И это, конечно, представляет для страны огромную проблему, потому что страна не может состоять из частей, которые не только живут в разных временах, но еще и движутся в разных направлениях. Это чревато серьезными проблемами. Но опять-таки это та ситуация, о которой общество охотно говорит, если не на кухнях, то в курилках, но оно совершенно не стимулирует какие-то реальные исследования, поиски, размышления, беседы.
А.Г. Вы сказали, что географы, к которым не обратились за советом, могли бы предсказать развал Советского Союза фактически еще за два года до самого события.
В.К. Не совсем так. Распад Советского союза начался раньше…
А.Г. Но это было детерминированное явление?
В.К. Да, конечно. Я уточню, это было структурно детерминировано. Просто структура нашего пространства, о которой надо говорить еще час, была такова, что, возможно, было движение только в одном направлении. Страна состояла из определенных частей, и она начала распадаться на эти самые части. Это была плитчатая структура. Она распалась именно по границам союзных республик, за двумя исключениями. За исключением Приднестровья и Абхазии. Все остальное шло именно так. Простите, я вас перебил.
А.Г. Вы сейчас сказали, не уточняя деталей, что современная ситуация, когда страна живет в разных временах, да еще и движется в разных направлениях по временной оси, до хорошего довести не может. А до чего она может довести?
В.К. Первое. Может произойти утрата социального контроля над значительной частью территории, и эти территории могут стать источником реальных проблем. Например, они могут стать очагами заболеваний, там могут начаться лесные пожары, что, кстати говоря, мы и видим. Что значит лесные пожары? Лесные пожары в хорошо обустроенном культурном ландшафте происходить просто не могут. Просто потому что там есть социальные технологии, когда любой очаг пожара гасится.
А.Г. Но в Калифорнии же происходит регулярно, и сгорают даже города иногда.
В.К. Я не могу говорить о том, чего я не знаю. Кроме того, я не уверен, что в Калифорнии, если судить по тем сведениям, каковыми я располагаю, нет чрезмерной поляризации. И, кроме того, все-таки Калифорния находится в аридном – жарком и сухом – климате, где достаточно поднести спичку и все загорается. Мы живем в другом климате.
Когда я был на Южном Сахалине, меня поразила информация, что Сахалин, который практически весь выгорает, в японское время не горел. Потому что так была устроена система расселения, и так были устроены социальные практики, что каждая община отвечала за то, чтобы лес на подконтрольном участке не горел. И в этом смысле она была заинтересована в том, чтобы его гасить. Сейчас такая ситуация места не имеет.
Так вот, эти пустующие территории могут стать источником серьезных проблем хотя бы потому, что они могут заселяться некоторыми маргинальными группами, а когда маргиналы расширяются на какой-то территории, берут ее под контроль, то это всегда может быть чем-то чревато.
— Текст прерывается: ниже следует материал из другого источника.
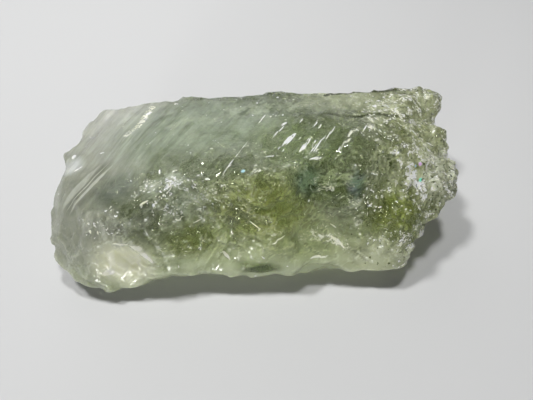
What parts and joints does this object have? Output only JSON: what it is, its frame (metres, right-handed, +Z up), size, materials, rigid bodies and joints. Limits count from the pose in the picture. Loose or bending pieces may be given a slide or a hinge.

Второе – если страна куда-то двигается, то значит, двигаются не отдельные столичные города, а большинство населения. А если большинство населения живет в разных стереотипах, в разных навыках, в разных практиках…
А.Г. В разных странах, по сути дела.
В.К. Если угодно, в разных странах. Речь не идет о том, чтобы выровнять различия, стереть различия между городом и деревней. Кстати, ведь никто не заметил, что коммунистам же это удалось. Различия между городом и деревней стерлись, потому что большинство городского населения России занимается сельским хозяйством. И в этом смысле, если называть деревней поселение, где живут люди, которые занимаются сельским хозяйством, то самая большая деревня, планетарная деревня – это Москва: 5 миллионов ее жителей занимаются сельским хозяйством на своих «дачных участках». И скажем, для двух или трех миллионов это основной источник жизненных благ. Вот такой парадокс.
Я думаю, что более-менее ответил на ваш вопрос, чем опасна ситуация, когда центр и периферия движутся в разных направлениях. Слишком большие контрасты чреваты конфликтом.
А.Г. Как по-вашему, есть реальный способ избежать этого конфликта, учитывая размер территории и состояние общества на сегодня?
В.К. Я бы сказал так, что есть простые вопросы, на которые возможны только очень сложные ответы. И в этом смысле нет никакого простого ответа. Есть ситуации, которые разрешаются централизованно, можно, скажем, легализовать фактически начавшуюся свободную торговлю известным гайдаровским указом. На самом деле это была бы только легализация, потому что та торговля, которая существовала, торговля из-под полы, была уже свободной, со свободным ценообразованием. А здесь этот случай не пройдет. Здесь нужно, чтобы действовали десятки, может быть, сотни тысяч, может быть, и миллионы небольших групп. Чтобы они соответственно действовали в самом простом отношении, например, приняли решение не загрязнять ручьев, которые протекают по их территории, и, скажем, нормально обращаться с мусором. Ничего не поделаешь, ландшафт может быть оживлен, витализирован только при помощи рассредоточенного децентрализованного действия. И другого способа здесь нет. Никакое правительственное постановление здесь ведь ничего не изменит.